TASK GOAL
Write out exactly the lines from the line with "Model this object" through the line with "of the base.", including both, and nothing more.

· · · ·

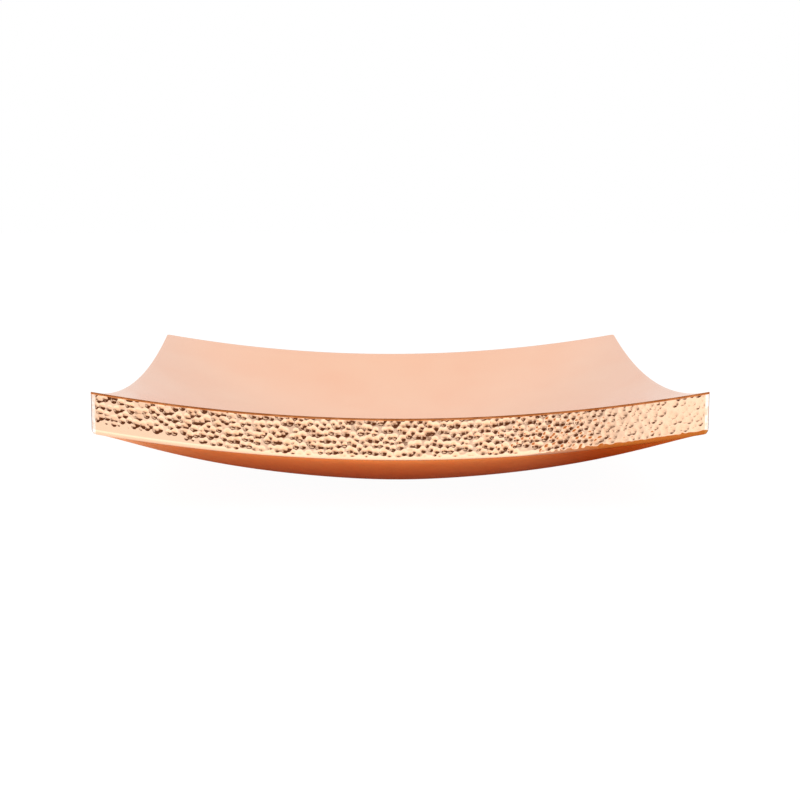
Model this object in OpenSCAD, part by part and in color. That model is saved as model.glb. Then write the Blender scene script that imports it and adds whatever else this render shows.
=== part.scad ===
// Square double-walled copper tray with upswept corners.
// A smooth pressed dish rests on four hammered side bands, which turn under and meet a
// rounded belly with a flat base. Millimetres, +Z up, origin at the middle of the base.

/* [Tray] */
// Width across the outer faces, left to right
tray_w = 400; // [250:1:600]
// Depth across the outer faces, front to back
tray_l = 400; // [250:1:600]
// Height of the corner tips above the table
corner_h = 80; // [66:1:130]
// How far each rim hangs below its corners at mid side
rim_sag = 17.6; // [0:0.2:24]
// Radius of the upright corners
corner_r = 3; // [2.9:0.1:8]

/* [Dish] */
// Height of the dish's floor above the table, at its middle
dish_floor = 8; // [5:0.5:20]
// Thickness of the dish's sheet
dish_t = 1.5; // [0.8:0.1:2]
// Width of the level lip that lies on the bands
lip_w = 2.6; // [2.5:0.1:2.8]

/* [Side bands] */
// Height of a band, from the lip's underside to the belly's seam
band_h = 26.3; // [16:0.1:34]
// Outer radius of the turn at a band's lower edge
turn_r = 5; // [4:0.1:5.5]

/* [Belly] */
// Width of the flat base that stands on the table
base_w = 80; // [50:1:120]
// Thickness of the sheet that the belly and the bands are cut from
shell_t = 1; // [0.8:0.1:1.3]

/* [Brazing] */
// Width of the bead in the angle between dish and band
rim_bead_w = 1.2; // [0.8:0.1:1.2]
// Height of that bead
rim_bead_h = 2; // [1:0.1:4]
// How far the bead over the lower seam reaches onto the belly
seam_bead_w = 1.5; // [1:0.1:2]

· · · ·

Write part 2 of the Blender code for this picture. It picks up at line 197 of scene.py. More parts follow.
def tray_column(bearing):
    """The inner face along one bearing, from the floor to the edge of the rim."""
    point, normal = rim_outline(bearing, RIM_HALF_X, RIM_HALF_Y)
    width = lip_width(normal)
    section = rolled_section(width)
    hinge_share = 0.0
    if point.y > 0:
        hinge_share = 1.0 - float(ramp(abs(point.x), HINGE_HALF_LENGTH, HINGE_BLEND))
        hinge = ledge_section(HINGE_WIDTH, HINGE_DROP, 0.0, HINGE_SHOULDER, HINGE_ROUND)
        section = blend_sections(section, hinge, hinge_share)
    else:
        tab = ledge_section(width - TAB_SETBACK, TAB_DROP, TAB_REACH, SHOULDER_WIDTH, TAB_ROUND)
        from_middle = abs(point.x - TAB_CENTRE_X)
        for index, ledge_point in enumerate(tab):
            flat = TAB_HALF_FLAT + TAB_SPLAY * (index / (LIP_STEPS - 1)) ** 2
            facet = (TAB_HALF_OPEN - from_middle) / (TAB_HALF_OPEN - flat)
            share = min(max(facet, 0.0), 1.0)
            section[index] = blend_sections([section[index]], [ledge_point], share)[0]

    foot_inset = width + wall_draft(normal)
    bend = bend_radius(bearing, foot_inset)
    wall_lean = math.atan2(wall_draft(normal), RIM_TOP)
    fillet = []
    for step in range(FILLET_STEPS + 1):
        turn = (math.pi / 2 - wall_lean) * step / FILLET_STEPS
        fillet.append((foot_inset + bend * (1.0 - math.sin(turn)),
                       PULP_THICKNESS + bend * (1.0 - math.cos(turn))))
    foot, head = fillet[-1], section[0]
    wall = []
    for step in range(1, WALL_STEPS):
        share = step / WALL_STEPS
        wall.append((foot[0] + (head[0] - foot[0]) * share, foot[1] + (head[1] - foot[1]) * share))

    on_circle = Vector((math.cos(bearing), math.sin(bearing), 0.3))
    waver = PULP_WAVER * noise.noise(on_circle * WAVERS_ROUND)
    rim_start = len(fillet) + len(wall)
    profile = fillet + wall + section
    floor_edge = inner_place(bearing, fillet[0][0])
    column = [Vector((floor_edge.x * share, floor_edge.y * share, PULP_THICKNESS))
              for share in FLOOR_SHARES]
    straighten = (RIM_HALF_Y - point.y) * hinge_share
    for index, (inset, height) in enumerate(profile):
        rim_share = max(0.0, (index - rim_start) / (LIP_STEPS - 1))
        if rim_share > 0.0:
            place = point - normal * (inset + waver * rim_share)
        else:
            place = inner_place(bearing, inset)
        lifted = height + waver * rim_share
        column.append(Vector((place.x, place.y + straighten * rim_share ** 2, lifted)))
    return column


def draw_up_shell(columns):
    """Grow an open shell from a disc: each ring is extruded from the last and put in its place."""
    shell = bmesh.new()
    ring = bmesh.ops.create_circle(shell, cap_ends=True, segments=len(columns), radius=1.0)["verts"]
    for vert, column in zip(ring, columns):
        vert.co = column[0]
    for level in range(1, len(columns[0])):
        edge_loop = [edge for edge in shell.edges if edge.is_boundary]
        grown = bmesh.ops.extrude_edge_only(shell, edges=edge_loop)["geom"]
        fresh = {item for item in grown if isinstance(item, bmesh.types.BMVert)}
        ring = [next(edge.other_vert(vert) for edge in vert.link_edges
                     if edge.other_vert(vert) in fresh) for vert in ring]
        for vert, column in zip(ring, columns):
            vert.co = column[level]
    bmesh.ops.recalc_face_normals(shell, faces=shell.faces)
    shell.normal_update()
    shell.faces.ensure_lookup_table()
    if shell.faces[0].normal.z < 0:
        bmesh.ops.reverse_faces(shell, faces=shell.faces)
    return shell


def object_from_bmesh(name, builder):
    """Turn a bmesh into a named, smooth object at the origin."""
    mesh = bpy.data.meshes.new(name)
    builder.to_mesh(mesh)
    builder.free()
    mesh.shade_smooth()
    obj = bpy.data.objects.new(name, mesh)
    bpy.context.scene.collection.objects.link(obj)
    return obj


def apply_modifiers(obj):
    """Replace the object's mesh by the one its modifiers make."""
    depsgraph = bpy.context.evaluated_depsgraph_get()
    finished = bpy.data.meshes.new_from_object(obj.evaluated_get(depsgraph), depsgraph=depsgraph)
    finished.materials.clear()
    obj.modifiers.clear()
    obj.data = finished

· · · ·

SOLUTION TO THIS TASK
Model this object in OpenSCAD, part by part and in color. That model is saved as model.glb. Then write the Blender scene script that imports it and adds whatever else this render shows.
=== part.scad ===
// Square double-walled copper tray with upswept corners.
// A smooth pressed dish rests on four hammered side bands, which turn under and meet a
// rounded belly with a flat base. Millimetres, +Z up, origin at the middle of the base.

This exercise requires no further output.